• Given task:
Find each line containing the string "pose" and return it.
===== Available data
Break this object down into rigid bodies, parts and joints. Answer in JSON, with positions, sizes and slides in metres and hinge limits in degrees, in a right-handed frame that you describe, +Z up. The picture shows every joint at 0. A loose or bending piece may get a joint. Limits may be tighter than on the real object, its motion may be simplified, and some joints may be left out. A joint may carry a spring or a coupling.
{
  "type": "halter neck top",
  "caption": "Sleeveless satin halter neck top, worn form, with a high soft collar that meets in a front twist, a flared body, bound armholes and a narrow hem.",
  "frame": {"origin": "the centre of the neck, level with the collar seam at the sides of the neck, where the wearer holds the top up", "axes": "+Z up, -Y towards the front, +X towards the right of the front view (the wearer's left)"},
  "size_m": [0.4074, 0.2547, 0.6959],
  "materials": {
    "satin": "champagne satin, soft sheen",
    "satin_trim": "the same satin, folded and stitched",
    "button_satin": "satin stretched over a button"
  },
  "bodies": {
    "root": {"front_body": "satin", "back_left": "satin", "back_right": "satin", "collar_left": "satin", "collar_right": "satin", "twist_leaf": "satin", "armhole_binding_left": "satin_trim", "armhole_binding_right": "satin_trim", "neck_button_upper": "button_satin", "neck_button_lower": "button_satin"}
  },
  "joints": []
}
==========
===== Available data
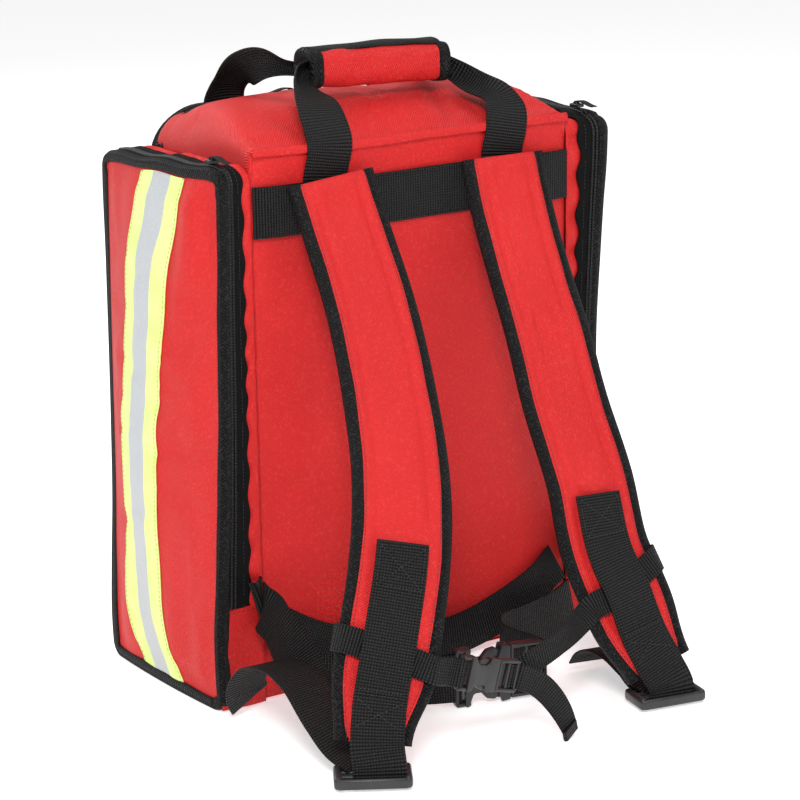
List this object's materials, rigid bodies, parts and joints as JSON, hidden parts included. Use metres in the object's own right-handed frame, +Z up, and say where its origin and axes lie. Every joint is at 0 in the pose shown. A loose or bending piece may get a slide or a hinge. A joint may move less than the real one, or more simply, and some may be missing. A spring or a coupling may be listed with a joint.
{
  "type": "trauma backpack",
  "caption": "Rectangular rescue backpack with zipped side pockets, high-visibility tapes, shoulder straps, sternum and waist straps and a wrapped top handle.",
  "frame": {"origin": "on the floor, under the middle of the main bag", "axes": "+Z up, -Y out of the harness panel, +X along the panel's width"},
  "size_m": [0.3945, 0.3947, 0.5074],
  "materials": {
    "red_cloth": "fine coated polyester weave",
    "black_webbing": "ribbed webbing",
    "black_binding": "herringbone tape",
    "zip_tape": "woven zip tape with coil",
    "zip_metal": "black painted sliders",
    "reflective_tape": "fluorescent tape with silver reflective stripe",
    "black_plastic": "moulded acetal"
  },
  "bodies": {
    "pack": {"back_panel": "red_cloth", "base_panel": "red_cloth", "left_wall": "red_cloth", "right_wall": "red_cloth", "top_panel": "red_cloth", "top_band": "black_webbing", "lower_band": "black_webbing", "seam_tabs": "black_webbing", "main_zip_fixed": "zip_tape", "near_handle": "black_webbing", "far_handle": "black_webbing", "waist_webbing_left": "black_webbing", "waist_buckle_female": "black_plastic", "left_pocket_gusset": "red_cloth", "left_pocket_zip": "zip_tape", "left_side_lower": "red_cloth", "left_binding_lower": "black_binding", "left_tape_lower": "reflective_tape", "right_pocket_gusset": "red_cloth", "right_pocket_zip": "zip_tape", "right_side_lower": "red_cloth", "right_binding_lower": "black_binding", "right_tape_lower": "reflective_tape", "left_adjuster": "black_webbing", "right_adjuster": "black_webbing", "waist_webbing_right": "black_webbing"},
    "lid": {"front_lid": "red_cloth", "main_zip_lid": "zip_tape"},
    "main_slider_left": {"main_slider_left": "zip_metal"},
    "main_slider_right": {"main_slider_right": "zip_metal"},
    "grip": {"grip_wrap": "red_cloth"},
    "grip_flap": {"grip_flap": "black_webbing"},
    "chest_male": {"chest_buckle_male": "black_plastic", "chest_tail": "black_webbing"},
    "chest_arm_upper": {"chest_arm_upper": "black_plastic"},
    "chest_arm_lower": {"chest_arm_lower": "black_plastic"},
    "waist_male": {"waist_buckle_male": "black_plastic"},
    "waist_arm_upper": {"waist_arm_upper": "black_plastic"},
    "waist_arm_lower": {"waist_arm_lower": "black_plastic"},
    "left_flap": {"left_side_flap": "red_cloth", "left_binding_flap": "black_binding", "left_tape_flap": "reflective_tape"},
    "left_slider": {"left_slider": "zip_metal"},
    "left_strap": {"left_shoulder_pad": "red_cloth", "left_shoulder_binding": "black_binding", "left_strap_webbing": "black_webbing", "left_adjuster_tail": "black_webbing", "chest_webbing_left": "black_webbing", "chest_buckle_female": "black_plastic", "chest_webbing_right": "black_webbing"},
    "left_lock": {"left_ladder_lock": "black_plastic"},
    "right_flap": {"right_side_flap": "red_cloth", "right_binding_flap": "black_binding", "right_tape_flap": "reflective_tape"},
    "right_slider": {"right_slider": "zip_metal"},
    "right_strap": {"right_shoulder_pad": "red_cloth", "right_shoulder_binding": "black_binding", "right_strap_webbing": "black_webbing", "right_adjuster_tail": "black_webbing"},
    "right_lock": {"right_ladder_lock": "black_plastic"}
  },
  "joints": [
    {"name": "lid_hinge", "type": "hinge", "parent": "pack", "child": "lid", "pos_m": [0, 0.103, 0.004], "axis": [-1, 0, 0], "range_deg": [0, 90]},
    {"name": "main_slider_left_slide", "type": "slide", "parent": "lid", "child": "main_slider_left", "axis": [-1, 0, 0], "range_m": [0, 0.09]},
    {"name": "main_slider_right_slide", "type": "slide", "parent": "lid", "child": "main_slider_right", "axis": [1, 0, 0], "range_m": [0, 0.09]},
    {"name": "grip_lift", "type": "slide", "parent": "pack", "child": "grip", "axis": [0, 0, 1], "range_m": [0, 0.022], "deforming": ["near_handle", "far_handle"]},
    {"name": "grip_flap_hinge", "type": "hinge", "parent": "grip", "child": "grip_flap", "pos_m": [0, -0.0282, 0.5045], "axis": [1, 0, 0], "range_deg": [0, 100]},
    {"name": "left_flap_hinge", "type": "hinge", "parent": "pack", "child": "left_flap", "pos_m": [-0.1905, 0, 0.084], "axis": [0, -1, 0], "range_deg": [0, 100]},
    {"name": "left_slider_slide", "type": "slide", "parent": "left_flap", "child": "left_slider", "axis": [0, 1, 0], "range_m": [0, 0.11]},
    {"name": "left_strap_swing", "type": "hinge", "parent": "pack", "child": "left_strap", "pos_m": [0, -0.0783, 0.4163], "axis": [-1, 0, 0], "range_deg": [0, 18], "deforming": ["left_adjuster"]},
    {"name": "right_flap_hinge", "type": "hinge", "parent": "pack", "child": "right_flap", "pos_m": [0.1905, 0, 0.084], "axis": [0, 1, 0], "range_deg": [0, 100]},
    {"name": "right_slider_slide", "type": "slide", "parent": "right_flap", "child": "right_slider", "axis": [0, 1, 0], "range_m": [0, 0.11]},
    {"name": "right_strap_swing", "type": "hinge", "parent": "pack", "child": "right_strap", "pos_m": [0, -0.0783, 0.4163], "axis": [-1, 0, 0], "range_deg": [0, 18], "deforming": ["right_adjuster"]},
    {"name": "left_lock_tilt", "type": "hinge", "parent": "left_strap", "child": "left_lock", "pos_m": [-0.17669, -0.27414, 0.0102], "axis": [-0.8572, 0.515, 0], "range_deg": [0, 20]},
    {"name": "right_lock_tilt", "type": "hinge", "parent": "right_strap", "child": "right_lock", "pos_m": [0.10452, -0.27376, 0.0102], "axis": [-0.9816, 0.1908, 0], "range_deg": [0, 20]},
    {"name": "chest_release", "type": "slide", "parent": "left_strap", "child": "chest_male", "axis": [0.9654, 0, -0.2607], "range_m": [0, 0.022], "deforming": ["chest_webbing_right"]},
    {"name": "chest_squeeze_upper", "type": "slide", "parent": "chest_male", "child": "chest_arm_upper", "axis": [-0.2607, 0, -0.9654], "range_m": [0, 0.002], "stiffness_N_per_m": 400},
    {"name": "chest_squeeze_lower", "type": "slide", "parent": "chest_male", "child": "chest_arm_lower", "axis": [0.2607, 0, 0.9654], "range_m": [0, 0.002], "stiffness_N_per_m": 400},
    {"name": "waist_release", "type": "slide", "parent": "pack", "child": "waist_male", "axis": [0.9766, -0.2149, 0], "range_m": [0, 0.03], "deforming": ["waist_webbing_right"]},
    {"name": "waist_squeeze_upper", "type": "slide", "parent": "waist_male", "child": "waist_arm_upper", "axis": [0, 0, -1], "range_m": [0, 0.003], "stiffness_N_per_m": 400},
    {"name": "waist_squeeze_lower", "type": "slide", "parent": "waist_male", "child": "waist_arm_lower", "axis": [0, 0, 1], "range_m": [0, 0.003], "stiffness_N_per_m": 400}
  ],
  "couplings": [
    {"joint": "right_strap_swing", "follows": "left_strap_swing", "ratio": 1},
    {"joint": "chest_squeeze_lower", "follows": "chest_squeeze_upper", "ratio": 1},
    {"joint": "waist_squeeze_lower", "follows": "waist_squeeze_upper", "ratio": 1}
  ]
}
==========
===== Available data
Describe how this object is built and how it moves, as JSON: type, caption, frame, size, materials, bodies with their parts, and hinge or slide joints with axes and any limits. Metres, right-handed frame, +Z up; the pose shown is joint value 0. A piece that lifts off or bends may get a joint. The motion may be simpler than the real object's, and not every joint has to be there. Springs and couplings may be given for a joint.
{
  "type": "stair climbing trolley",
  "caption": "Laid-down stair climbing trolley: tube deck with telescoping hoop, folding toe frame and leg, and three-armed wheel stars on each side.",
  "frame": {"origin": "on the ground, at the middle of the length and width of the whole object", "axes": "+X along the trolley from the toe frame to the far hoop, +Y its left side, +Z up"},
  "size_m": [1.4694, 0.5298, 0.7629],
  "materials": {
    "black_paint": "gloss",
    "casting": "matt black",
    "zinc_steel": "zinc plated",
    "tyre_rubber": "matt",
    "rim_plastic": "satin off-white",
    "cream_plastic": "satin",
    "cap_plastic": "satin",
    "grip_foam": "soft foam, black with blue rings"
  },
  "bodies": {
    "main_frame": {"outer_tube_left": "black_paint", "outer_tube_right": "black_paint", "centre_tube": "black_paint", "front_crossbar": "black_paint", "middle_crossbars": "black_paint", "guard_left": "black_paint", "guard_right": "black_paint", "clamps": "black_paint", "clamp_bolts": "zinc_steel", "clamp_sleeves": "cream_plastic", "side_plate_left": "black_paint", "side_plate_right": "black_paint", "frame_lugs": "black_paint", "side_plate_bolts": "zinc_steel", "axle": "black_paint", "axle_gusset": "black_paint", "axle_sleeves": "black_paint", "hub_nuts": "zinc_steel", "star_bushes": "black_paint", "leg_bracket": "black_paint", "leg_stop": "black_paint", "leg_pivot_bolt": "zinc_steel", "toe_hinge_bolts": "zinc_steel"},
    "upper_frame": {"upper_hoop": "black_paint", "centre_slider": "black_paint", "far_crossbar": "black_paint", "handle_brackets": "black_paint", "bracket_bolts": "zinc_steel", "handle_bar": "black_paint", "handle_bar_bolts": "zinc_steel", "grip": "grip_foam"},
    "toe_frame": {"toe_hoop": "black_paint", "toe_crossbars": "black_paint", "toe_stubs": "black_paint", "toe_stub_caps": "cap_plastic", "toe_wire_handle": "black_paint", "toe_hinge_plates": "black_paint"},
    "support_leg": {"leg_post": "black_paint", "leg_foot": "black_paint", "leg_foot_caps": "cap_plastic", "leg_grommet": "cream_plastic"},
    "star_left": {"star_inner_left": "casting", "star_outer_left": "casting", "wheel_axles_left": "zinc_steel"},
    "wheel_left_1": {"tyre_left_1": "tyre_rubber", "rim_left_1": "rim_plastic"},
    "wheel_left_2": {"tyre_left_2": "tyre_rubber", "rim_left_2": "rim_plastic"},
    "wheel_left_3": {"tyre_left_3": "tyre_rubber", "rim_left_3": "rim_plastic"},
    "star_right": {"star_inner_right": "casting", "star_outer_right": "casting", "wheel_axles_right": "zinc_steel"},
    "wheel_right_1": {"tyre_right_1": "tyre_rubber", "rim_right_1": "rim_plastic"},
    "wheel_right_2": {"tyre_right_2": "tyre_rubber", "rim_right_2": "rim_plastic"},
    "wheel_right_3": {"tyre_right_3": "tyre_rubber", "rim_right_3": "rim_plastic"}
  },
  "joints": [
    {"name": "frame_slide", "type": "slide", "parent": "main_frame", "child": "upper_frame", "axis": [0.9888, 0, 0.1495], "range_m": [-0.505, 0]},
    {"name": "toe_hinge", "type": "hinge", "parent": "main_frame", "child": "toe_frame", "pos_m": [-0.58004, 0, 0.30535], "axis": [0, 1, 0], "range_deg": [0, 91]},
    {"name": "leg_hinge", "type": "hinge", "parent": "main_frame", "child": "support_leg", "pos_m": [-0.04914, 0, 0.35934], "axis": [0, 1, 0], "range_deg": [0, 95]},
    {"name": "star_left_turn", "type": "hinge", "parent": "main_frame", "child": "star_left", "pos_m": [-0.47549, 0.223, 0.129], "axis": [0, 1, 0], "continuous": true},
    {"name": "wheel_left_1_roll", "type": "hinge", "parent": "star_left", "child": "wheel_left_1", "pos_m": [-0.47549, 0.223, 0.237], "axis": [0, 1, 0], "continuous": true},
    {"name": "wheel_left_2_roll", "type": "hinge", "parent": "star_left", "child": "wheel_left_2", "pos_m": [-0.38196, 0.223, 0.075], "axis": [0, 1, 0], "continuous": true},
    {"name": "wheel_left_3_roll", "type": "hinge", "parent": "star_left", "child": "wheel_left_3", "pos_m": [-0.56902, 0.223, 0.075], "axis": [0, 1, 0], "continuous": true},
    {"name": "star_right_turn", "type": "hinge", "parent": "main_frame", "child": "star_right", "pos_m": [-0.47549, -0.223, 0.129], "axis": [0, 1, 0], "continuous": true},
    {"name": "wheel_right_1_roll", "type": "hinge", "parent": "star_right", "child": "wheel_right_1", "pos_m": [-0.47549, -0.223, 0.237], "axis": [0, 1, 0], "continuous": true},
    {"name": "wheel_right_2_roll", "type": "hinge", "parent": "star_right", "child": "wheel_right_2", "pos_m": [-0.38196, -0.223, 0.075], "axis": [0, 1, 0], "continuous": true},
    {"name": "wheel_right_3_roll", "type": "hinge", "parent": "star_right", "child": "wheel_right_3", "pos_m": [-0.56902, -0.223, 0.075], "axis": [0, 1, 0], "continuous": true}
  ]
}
==========
• Solution for this exercise:
List this object's materials, rigid bodies, parts and joints as JSON, hidden parts included. Use metres in the object's own right-handed frame, +Z up, and say where its origin and axes lie. Every joint is at 0 in the pose shown. A loose or bending piece may get a slide or a hinge. A joint may move less than the real one, or more simply, and some may be missing. A spring or a coupling may be listed with a joint.
Describe how this object is built and how it moves, as JSON: type, caption, frame, size, materials, bodies with their parts, and hinge or slide joints with axes and any limits. Metres, right-handed frame, +Z up; the pose shown is joint value 0. A piece that lifts off or bends may get a joint. The motion may be simpler than the real object's, and not every joint has to be there. Springs and couplings may be given for a joint.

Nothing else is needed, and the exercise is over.